• [WHAT YOU HAVE TO DO]: Find the string "axes" in the records. Copy every line it appears in.

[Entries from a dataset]
/---
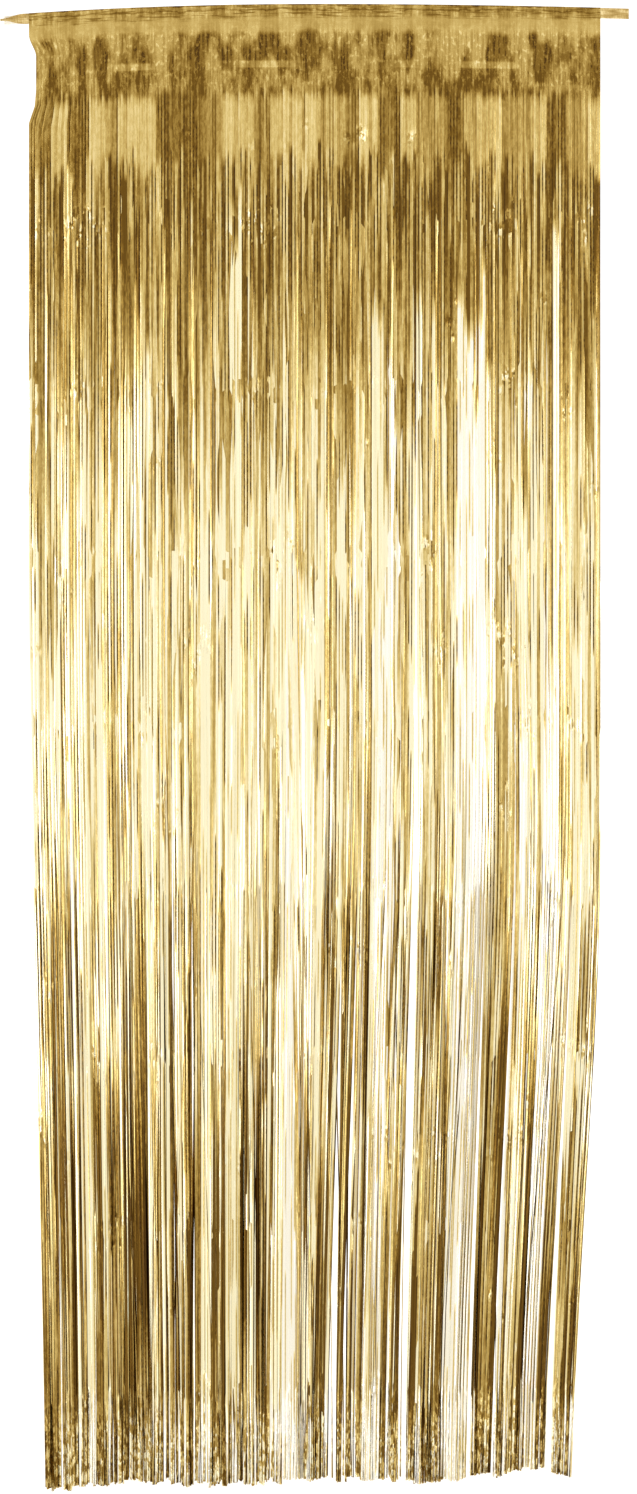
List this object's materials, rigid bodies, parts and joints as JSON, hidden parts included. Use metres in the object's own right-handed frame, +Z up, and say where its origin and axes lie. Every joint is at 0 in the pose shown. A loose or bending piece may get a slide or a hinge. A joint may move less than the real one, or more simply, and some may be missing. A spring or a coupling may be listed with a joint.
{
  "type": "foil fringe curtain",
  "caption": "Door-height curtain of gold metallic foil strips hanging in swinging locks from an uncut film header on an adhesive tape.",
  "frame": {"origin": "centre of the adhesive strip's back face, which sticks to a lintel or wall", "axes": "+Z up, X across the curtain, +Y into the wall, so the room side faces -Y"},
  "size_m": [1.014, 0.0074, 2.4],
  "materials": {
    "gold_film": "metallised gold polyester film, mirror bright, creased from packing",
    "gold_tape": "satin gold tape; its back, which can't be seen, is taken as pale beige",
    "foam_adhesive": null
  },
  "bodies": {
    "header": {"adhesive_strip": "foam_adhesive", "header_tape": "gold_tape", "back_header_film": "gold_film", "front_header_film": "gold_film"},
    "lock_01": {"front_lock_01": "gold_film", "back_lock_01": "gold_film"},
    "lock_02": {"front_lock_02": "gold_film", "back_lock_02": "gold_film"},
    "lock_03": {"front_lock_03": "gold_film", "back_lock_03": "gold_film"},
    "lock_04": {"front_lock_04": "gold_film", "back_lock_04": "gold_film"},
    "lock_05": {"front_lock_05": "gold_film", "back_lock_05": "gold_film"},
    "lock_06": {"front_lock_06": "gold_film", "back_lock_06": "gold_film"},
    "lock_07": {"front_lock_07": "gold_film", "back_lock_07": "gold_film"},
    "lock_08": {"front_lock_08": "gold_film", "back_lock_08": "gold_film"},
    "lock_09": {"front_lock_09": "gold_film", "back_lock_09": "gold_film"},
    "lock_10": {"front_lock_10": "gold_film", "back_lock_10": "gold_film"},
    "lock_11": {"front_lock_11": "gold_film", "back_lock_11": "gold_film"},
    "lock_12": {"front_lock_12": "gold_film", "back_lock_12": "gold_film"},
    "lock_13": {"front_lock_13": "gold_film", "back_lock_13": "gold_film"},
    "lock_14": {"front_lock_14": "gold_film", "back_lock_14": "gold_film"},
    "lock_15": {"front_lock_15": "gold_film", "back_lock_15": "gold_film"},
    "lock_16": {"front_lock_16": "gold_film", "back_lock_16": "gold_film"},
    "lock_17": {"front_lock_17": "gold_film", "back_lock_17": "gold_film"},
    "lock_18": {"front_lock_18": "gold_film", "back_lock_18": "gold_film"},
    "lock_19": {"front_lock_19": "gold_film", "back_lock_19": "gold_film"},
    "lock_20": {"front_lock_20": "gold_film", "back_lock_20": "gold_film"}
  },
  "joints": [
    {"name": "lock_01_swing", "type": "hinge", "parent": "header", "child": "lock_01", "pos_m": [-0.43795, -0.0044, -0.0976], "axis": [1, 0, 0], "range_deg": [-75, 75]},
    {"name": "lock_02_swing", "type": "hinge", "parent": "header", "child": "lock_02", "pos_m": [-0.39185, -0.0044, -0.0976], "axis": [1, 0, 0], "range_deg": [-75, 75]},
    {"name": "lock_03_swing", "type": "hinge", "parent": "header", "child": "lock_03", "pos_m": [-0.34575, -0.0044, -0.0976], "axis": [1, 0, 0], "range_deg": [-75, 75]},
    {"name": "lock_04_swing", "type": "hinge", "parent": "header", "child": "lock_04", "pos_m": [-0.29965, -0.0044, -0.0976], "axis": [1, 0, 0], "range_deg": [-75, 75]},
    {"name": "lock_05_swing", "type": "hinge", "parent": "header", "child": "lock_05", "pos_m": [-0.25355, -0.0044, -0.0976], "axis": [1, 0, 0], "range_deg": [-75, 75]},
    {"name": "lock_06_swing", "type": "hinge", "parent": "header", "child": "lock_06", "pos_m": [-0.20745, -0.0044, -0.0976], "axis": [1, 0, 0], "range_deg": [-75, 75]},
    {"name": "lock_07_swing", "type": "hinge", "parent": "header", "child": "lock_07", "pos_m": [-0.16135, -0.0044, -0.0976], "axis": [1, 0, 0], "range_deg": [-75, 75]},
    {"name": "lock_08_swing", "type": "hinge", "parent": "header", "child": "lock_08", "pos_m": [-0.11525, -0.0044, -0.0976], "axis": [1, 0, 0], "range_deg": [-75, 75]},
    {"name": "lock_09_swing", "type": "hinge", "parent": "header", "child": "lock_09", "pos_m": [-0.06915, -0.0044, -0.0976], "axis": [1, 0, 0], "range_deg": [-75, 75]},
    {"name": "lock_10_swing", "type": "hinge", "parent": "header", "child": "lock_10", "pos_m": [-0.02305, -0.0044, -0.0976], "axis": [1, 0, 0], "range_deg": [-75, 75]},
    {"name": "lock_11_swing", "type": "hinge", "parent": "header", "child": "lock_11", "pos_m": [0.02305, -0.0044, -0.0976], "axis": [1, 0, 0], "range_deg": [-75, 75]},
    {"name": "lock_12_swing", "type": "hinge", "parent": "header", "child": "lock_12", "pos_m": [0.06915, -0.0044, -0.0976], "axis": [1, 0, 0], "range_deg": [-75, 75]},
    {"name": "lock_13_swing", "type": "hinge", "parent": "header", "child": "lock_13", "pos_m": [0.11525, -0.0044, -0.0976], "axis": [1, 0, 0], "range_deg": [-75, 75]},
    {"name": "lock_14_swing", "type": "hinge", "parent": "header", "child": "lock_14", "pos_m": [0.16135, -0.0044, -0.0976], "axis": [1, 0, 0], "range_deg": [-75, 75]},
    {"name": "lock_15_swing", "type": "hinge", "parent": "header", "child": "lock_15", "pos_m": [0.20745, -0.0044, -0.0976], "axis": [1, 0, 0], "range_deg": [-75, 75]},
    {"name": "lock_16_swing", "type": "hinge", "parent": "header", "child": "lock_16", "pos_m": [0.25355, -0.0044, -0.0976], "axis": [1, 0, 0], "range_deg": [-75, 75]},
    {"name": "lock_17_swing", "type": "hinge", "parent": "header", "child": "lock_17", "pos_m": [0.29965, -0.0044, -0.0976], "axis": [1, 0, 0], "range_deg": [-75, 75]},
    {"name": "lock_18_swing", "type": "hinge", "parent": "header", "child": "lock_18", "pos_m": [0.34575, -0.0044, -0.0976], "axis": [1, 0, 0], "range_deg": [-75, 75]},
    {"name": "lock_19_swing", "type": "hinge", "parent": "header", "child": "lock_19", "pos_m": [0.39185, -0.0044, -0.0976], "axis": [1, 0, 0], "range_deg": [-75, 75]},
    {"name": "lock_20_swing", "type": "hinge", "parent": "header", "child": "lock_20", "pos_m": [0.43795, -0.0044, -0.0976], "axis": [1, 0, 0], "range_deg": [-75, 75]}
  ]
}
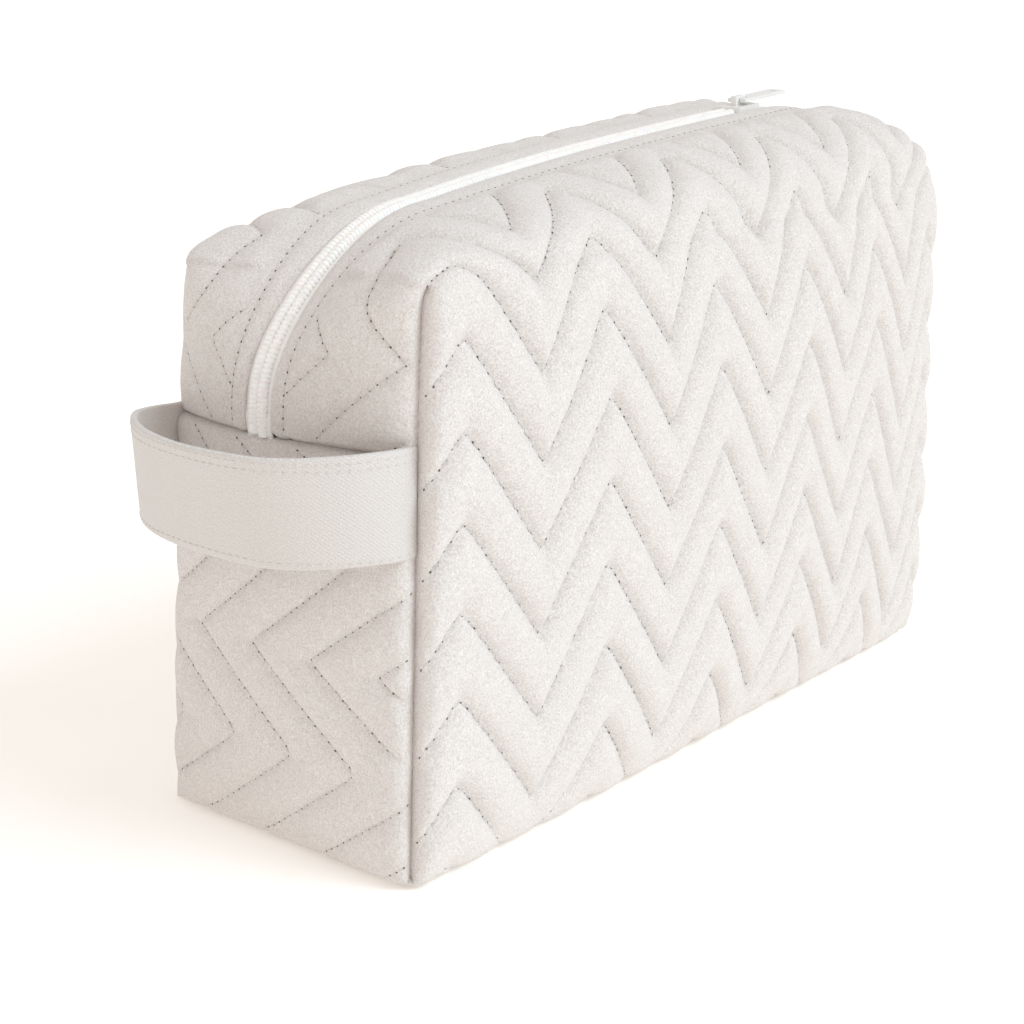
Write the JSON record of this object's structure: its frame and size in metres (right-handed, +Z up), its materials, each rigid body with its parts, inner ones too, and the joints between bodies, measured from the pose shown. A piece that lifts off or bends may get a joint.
\---
• [CORRECT RESULT]:
List this object's materials, rigid bodies, parts and joints as JSON, hidden parts included. Use metres in the object's own right-handed frame, +Z up, and say where its origin and axes lie. Every joint is at 0 in the pose shown. A loose or bending piece may get a slide or a hinge. A joint may move less than the real one, or more simply, and some may be missing. A spring or a coupling may be listed with a joint.
  "frame": {"origin": "centre of the adhesive strip's back face, which sticks to a lintel or wall", "axes": "+Z up, X across the curtain, +Y into the wall, so the room side faces -Y"},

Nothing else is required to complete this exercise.